British posturing is designed mainly to stress to the White House and Pentagon that a Brexited Britain can be even more loyal than in Blairite times. The dog-like coital lock could be permanently sealed with cement. Meanwhile, Starmer accusing Stop the War of supporting authoritarians shines a light on his own politics. He will do whatever he’s asked to by the British state. If tomorrow Putin is designated a friend, Starmer will go along. He certainly knows something about authoritarianism himself, having expelled dozens of dissident Jews from the Labour Party and suspended his radical predecessor on spurious charges. In McCarthyite fashion, he might proscribe the peace movement altogether and try to force its Labour supporters to quit. He could go further than Blair by making support for NATO a necessary pre-condition for party membership.

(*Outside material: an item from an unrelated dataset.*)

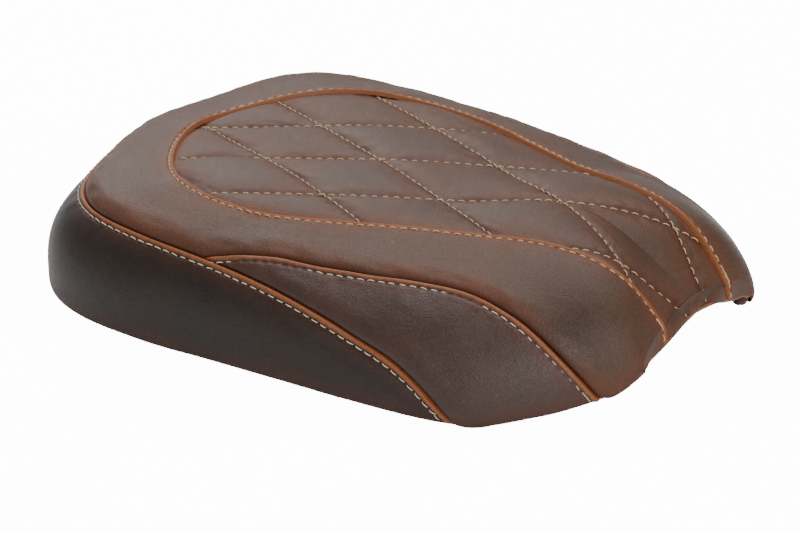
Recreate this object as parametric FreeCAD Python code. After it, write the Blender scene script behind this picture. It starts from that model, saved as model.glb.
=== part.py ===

It would be just an extension of weaponizing anti-Semitism and effectively outlawing criticisms of Israel.
Stop the War is not a political party. It has Tory supporters, as well as many who favour Scottish independence. Its aim is to stop wars waged by the US or NATO, whatever the pretext. The politicians and the arms merchants who back these wars do so not to enhance democracy, but to serve the hegemonic interests of the world’s largest imperial power. Stop the War and many others will carry on the task of opposing them despite threats, slanders or blandishments.